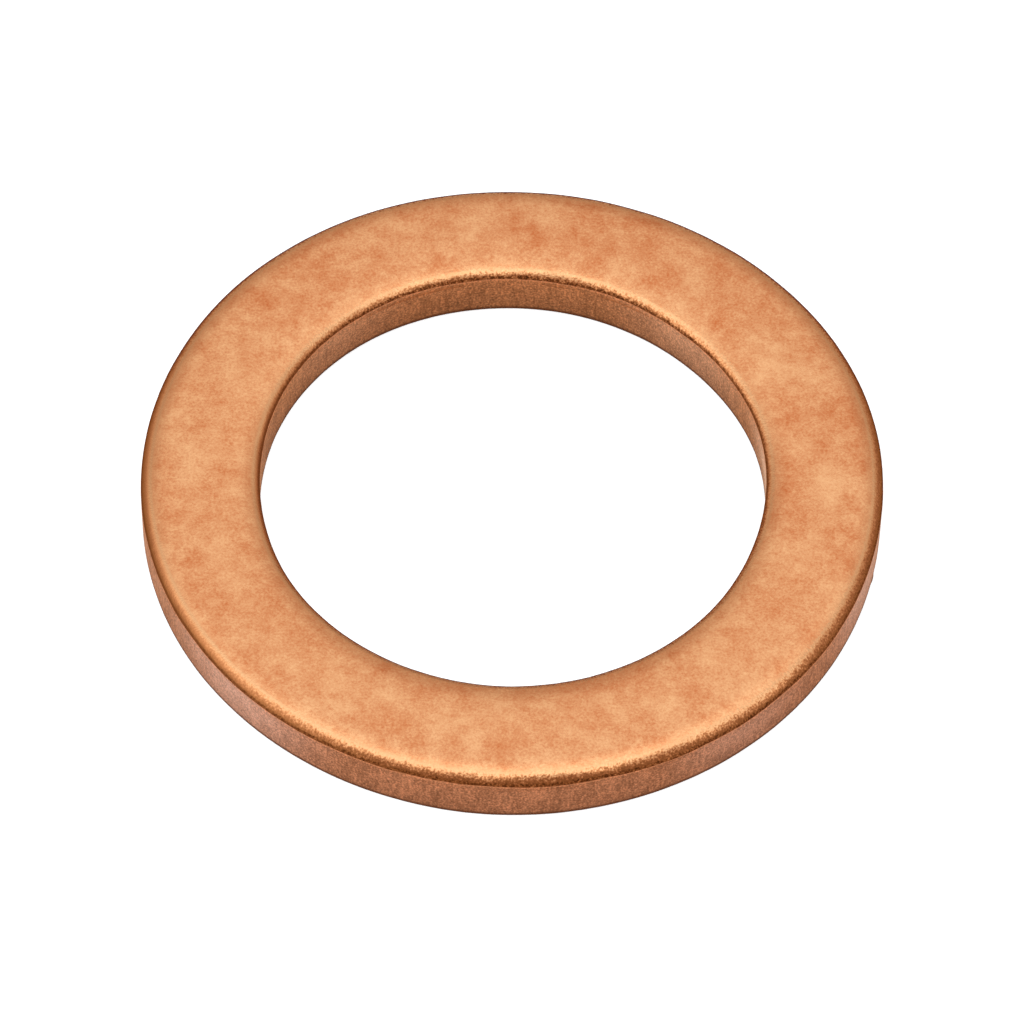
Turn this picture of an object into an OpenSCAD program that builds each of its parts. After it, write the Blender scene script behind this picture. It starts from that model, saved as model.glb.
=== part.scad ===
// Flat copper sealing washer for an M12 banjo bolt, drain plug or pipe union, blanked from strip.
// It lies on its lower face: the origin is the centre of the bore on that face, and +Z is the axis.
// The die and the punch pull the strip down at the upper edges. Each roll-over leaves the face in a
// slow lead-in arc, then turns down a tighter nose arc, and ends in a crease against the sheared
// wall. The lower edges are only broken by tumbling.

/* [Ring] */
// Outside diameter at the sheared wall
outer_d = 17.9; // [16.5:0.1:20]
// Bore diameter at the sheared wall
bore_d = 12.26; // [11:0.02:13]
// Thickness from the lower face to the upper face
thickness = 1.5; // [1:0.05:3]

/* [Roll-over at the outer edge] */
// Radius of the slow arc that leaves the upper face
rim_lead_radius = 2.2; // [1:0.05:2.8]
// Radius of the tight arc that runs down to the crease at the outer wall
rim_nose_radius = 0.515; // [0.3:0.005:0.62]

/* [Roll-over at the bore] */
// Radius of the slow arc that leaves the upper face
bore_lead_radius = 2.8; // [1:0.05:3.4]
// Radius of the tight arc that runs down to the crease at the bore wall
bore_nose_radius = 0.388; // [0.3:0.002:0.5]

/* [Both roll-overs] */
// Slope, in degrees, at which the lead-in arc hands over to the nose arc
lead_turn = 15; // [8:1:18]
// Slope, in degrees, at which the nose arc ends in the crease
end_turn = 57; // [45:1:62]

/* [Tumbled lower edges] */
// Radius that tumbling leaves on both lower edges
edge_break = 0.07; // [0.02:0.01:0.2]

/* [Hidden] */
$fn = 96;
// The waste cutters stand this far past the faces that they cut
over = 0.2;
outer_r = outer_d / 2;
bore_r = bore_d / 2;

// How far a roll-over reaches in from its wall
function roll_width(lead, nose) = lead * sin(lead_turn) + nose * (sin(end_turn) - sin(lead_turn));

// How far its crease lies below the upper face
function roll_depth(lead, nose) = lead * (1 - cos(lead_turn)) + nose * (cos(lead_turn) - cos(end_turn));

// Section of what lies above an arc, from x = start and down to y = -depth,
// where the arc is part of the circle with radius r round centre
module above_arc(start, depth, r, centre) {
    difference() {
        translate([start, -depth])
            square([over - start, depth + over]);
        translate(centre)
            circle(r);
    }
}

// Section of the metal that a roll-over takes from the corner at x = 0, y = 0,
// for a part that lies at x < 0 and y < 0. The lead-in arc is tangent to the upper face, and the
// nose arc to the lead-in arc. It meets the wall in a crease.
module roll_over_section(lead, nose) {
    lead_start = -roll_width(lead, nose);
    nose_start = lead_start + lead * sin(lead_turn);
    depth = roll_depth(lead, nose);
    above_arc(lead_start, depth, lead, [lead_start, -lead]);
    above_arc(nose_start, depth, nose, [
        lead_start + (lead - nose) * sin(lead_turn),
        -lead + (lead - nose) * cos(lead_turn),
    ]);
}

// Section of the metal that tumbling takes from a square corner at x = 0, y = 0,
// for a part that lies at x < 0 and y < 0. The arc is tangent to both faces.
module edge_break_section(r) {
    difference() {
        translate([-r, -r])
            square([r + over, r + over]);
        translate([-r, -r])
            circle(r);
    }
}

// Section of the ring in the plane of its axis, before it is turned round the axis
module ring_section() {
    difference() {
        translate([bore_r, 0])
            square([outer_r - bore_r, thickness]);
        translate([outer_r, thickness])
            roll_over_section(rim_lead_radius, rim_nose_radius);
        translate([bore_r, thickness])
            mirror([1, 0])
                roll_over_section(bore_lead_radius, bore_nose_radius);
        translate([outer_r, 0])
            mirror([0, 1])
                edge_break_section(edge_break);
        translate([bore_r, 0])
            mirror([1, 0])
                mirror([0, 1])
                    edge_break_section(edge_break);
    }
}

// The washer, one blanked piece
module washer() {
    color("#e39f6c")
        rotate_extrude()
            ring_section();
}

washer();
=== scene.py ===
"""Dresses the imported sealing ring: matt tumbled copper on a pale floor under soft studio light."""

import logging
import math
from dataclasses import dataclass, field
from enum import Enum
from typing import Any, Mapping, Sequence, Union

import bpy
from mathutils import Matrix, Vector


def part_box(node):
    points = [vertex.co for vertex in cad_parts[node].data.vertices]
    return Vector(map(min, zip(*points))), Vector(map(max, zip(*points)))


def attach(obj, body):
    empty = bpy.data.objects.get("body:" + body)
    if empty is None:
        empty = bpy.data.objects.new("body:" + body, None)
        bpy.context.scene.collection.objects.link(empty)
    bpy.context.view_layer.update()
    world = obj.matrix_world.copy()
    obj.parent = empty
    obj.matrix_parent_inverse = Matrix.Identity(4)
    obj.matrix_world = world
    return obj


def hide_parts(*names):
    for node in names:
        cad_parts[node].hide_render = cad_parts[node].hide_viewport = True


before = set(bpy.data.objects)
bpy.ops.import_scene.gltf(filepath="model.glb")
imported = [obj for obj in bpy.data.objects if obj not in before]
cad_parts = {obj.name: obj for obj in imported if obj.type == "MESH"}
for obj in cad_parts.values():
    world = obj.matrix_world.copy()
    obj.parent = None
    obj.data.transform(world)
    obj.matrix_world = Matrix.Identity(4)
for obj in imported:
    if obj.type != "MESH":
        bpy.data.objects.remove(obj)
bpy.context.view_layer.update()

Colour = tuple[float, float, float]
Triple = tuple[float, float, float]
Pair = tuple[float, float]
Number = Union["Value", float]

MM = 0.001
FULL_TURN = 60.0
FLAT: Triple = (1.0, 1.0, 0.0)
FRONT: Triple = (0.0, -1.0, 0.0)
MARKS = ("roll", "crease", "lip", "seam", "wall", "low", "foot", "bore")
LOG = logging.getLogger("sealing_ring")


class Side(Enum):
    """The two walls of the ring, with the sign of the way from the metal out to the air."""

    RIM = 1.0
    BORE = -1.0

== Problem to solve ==
Retype, in the same exact form, the lines of the material above from the line holding "one blanked piece" through the line holding "obj.matrix_world = world".

== Answer to this task ==
// The washer, one blanked piece
module washer() {
    color("#e39f6c")
        rotate_extrude()
            ring_section();
}

washer();
=== scene.py ===
"""Dresses the imported sealing ring: matt tumbled copper on a pale floor under soft studio light."""

import logging
import math
from dataclasses import dataclass, field
from enum import Enum
from typing import Any, Mapping, Sequence, Union

import bpy
from mathutils import Matrix, Vector


def part_box(node):
    points = [vertex.co for vertex in cad_parts[node].data.vertices]
    return Vector(map(min, zip(*points))), Vector(map(max, zip(*points)))


def attach(obj, body):
    empty = bpy.data.objects.get("body:" + body)
    if empty is None:
        empty = bpy.data.objects.new("body:" + body, None)
        bpy.context.scene.collection.objects.link(empty)
    bpy.context.view_layer.update()
    world = obj.matrix_world.copy()
    obj.parent = empty
    obj.matrix_parent_inverse = Matrix.Identity(4)
    obj.matrix_world = world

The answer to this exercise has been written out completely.